It's True, Nice Guys Finish Last
When women gather in a group to talk about our favorite subject, men, we insist that our dream guy be the understanding, kind and sensitive type. It's something we all say because we want to believe it's true, we want to sound mature and introspective and it's something our mothers would be proud to hear. Too bad it's the furthest thing from the truth.
The most desirable men in the world are movie stars, athletes, doctors, lawyers and entrepreneurs; men known for their virility, arrogance or the insatiable combination of the two. Straight women have never been attracted to our compassionate, talkative and sensitive selves; we have girlfriends and mothers to play those roles in our lives; we're attracted to the polar opposite.
If you happen to be one of those guys that my girlfriends and I have endlessly gossiped about, it certainly isn't because of your sensitivity. If, on the contrary, you're one of those guys whose name has never passed our lips, it's because you're too kind and sensitive. You've opened one too many doors. You're attentive. You're not known for your previous hook-ups throughout campus. You smile much too much. You say all the right things, and therefore, have never offended us, while simultaneously turn us on with your offensiveness and you're, well, drab.
And what boy wants to grow up being the overly understanding best friend to every gal rather than her boy toy? As young as late elementary school, boys' bravado starts to develop. The idea of what being a man means is embedded in him, from how he speaks, to the way he uses language, to what he isn't allowed to feel and express, to certain attitudes he should adopt, to the instinctual concept of how to take charge. Many men believe that asking for help is a sign of weakness and weakness is unattractive.
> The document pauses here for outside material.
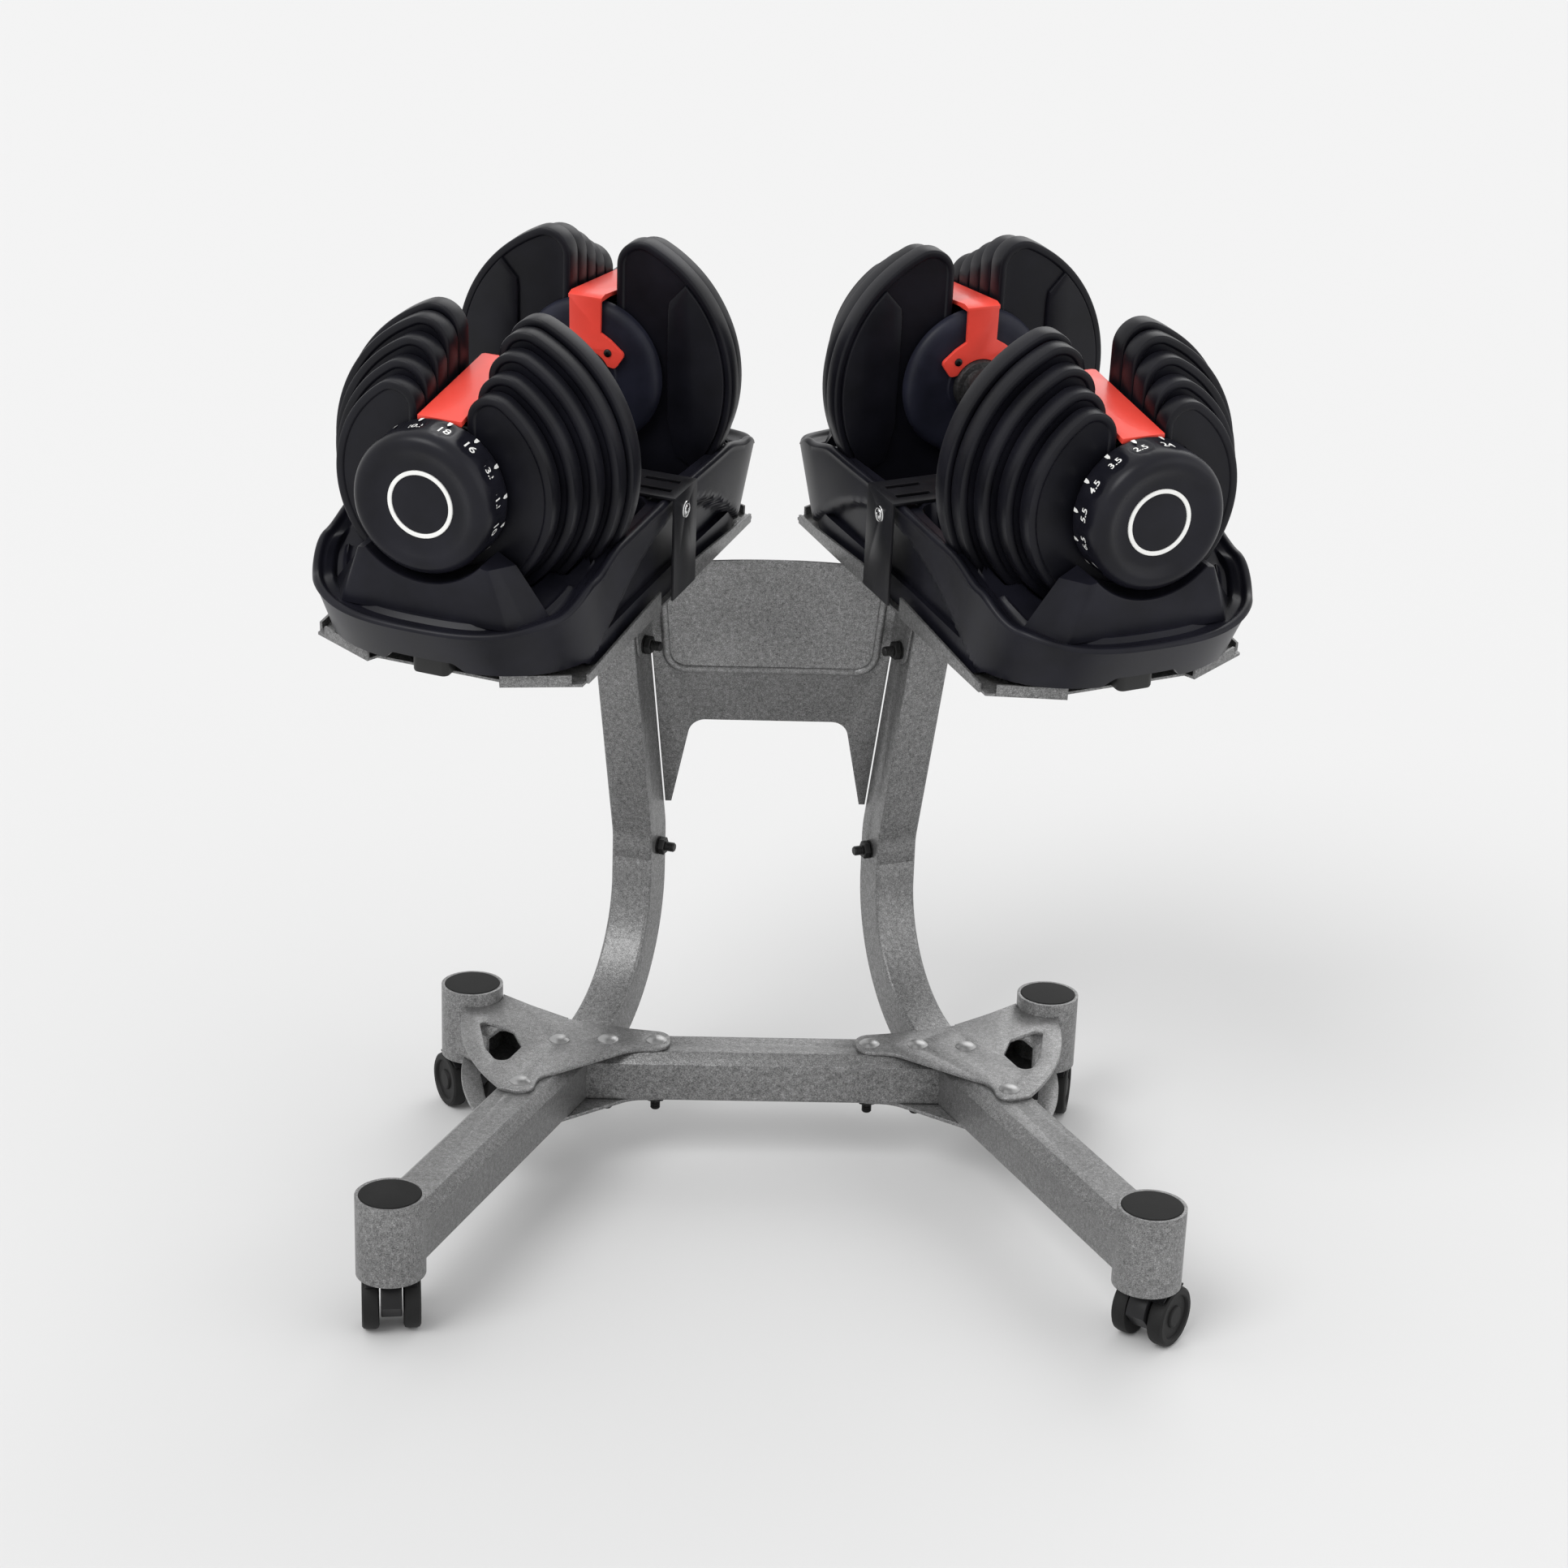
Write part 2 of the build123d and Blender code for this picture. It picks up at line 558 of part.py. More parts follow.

The majority of social scientists believe that peer pressure from boys cause other boys to cave into societal pressures of being misogynistic, arrogant, insensitive and emotionless. But, unfortunately, this "man" is also what many women desire, not understanding that this comes at a cost to them.
The rate of depression and suicide are higher in males than females. Male students are neglected while they are underperforming in schools. The rate of drug and alcohol abuse is much higher in males. The rate of incarceration, especially involving violence and sexual crimes in neighborhoods where jobs are scarce, are exorbitantly higher in males. And, sadly the rate of fatherless homes is much higher than the rate of motherless homes.
The need to take charge and the inability to express oneself that leads to depression, anger etc. can only partially be blamed on male pressure; the other percentage is a direct result of female expectations for what defines a "man."
We are taught that men are privileged simply for being men. They make up the majority of the corporate world, they're paid higher wages and, historically. they weren't an oppressed group. While this is true, there have been relatively few studies investigating how many men have difficulty forming the emotional bonds that females have readily been taught to form. Children are historically closer to their mothers and males are generally much less willing to seek help when they need it. After all, they are men and privileged. There are TV shows, books and studies addressing nearly every problem young females face in this country. There are support centers and awareness campaigns for female issues but when it comes to male issues, these things are non-existent. Again, they are privileged and are less apt to address their problems so we assume they are non-existent.
Perhaps the way we measure privilege is misconstrued. Being raised with the concept that showing fear is a form of femininity is not a form of privilege. Being pressured to perform well in the work force in order to provide for one's family is not a form of privilege. Feeling a duty to protect one's country during a time of war is not a privilege. And, generally having fewer emotional bonds during the course of one's lifetime, is not a privilege.
While democratic nations are becoming more equal by the second, people are much less apt to judge women for being stay-at-home wives or earn smaller wages than men who are either unsuccessful or stay-at-home husbands.
As long as he's arrogant and a man's man who nearly every woman is attracted to, we believe that the world is his oyster and "men," in general, have got it made.
It's unfortunate that most women don't like the dork who likes to share sandwiches and express his emotions with us. We fear he might be homosexual because he doesn't sleep around, he likes to listen to us and he's generally a polite person. These guys aren't the powerful kind that act by taking actions instead of words like "men." Nor are they our opposites and the half that both intrigue and complete us. But poor them, they're probably better off having some capability to feel. Anymore continuation of this good girl chasing the bad boy movement and they'll all become badasses who are self-destructive, hard to get to know and, generally, the bitter, misunderstood, bossy and troublemaking half of the population. Too bad we love them that way.